Sweetly-scented Philadelphus

Inside a Cairn

All of which is fine by me: in fact, these are the wrong questions. Modern archaeologists have decided that Neolithic beliefs centred around a form of ancestor worship, but you only have to substitute the word “relative” for “ancestor”, and think back to that last Christmas party, with great-uncle Albert dad-dancing to Slade and great-aunt Phoebe necking Baileys from the bottle, to see how misguided this idea is. No, the past is wonderfully undiscoverable. All we leave is physical remains; the bit between our ears—the bit that really matters—we take with us when we go.

In parish news, Lois has come up on the inside track with a stunner, another Flamborough gansey (different pattern) in cheerful cherry red. You can read more about it on her gallery page—and note the saddle shoulder strap with the cable running down the sleeve. Many congratulations to Lois!

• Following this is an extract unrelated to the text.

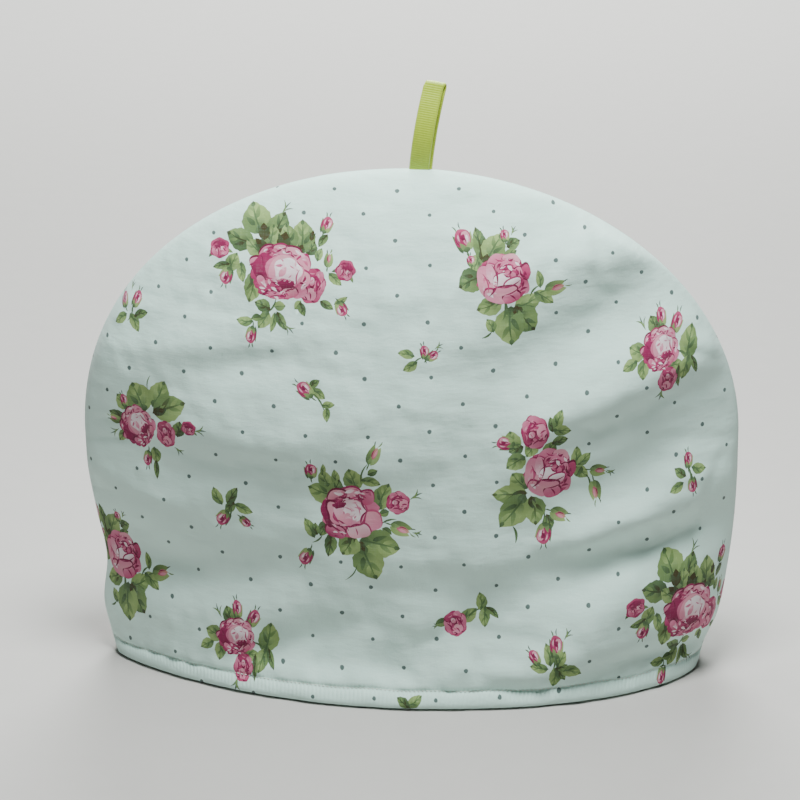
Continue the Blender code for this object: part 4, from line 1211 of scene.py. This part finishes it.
def ribbon_loop(name, wall):
    """A ribbed ribbon folded in two, both ends held in the seam."""
    foot_depth = RIBBON_THICKNESS / 2 + GAP / 2
    part = np.linspace(0.0, 1.0, 160)
    rise = (LOOP_STAND - TOP_HALF_GAP) * part
    swell = np.sin(np.pi * np.clip(part / 0.92, 0.0, 1.0) ** 0.8) ** 1.3
    half = foot_depth + (TOP_HALF_GAP - foot_depth) * part * part + (LOOP_HALF_GAP - 2.0) * swell
    back = LOOP_BACK * part ** 3
    turn = np.linspace(0.0, math.pi, 42)[1:-1]
    front = np.stack([back - half, rise], axis=1)
    over = np.stack([LOOP_BACK - TOP_HALF_GAP * np.cos(turn), rise[-1] + TOP_HALF_GAP * np.sin(turn)], axis=1)
    foot = np.stack([np.full(20, -foot_depth), np.linspace(-LOOP_FOOT, -0.3, 20)], axis=1)
    behind = np.stack([back + half, rise], axis=1)
    path = np.concatenate([foot, front, over, behind[::-1], foot[::-1] * (-1, 1)])
    runs = np.concatenate([[0.0], np.cumsum(np.hypot(*np.diff(path, axis=0).T))])
    places = np.linspace(0.0, runs[-1], int(runs[-1] / RIB_PITCH * 5))
    path = np.stack([np.interp(places, runs, path[:, 0]), np.interp(places, runs, path[:, 1])], axis=1)
    ahead = np.gradient(path, axis=0)
    ahead /= np.hypot(*ahead.T)[:, None]
    out = np.stack([-ahead[:, 1], ahead[:, 0]], axis=1)
    columns = 17
    across = np.linspace(-1.0, 1.0, columns)
    rib = np.abs(np.sin(math.pi * places / RIB_PITCH)) ** 0.7
    edge = np.clip((1 - np.abs(across)) / 0.12, 0.0, 1.0) ** 0.5
    thick = RIBBON_THICKNESS * (0.30 + 0.16 * np.outer(rib, np.clip((0.93 - np.abs(across)) / 0.05, 0.0, 1.0)))
    thick = thick * (0.35 + 0.65 * edge) + 0.06 * np.exp(-((np.abs(across) - 0.95) / 0.03) ** 2)
    cup = 0.25 * across * across
    rows = []
    for sign in (1.0, -1.0):
        away = sign * thick - cup
        depth = path[:, 0:1] + away * out[:, 0:1]
        height = path[:, 1:2] + away * out[:, 1:2]
        after = np.clip((places[:, None] / places[-1] - 0.47) / 0.06, 0.0, 1.0)
        x = across * RIBBON_WIDTH / 2 - 0.4 + 1.5 * after
        climb = np.clip(height / LOOP_STAND, -0.2, 1.0)
        bend = RIBBON_BEND * (climb * climb - climb)
        rows.append(np.stack([x + bend, depth, height], axis=-1))
    upper, lower = rows
    count = len(places)
    ring = np.concatenate([upper, lower[:, ::-1]], axis=1)
    span = ring.shape[1]
    lean = np.array(((math.cos(LOOP_LEAN), 0.0, -math.sin(LOOP_LEAN)), (0.0, 1.0, 0.0),
                     (math.sin(LOOP_LEAN), 0.0, math.cos(LOOP_LEAN))))
    reach = wall.halves + wall.middles
    base = float(np.interp(-LOOP_MIDDLE_X, -reach[110:], wall.heights[110:]))
    standing = ring.reshape(-1, 3) @ lean + np.array((LOOP_MIDDLE_X, 0.0, base))
    faces = []
    for row in range(count - 1):
        for column in range(span):
            near = (column + 1) % span
            low, high = row * span, (row + 1) * span
            faces.append((low + column, low + near, high + near, high + column))
    faces.append(tuple(reversed(range(span))))
    faces.append(tuple((count - 1) * span + column for column in range(span)))
    mesh = bpy.data.meshes.new(name)
    mesh.from_pydata([tuple(place) for place in standing * MM], [], faces)
    uv = mesh.uv_layers.new(name="cloth")
    along = np.repeat(places, span) * MM
    sideways = np.tile(np.concatenate([across, across[::-1]]) * RIBBON_WIDTH / 2, count) * MM
    corner = np.empty(len(mesh.loops), dtype=int)
    mesh.loops.foreach_get("vertex_index", corner)
    uv.data.foreach_set("uv", np.stack([sideways[corner], along[corner]], axis=1).ravel())
    mesh.validate()
    mesh.shade_smooth()
    piece = bpy.data.objects.new(name, mesh)
    bpy.context.collection.objects.link(piece)
    return piece, runs[-1] * MM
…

My own Flamborough is nearly finished—I’m on the final cuff and should finish it in a day or so. (The weather’s so hot, mind you, I can’t promise I’ll be modelling it anytime soon.) I still can’t recall a gansey I’ve enjoyed so much to knit. The colour seems to suit the pattern perfectly, too. In fact my only concern now is that all the cables and purl rows continue to pull it in after blocking, so I end up inadvertently inventing the world’s first gansey surgical bodystocking…

2 comments to Flamborough, Week 10: 9 July

  • roger hine

    Hi Gordon I love your latest Gansey, the colour and the pattern, are perfect. I wonder whether the pattern would work for a wine coloured yarn? One more question, Gordon. How long do you knit the pattern on the sleeves before continuing with stocking stitch to the cuff.

    Many thanks for your site.It inspires me to knit Ganseys. Roger

    • Gordon

      Hello Roger, that’s very kind of you, thank you. I think the pattern would suit a wine-coloured yarn perfectly—in fact, I was originally going to knit it in Frangipani claret, before deciding on a whim to opt for a lighter shade.

      I usually knit the pattern for 5 or 6 inches down the sleeve, so that it ends an inch or more above the elbow. But there’s no hard and rule. (My current gansey is nearer 7 or 7.25 inches down the sleeve, just because I wanted to leave all the diamonds whole.) As so often in the wonderful world of ganseys, it’s all a matter of personal preference!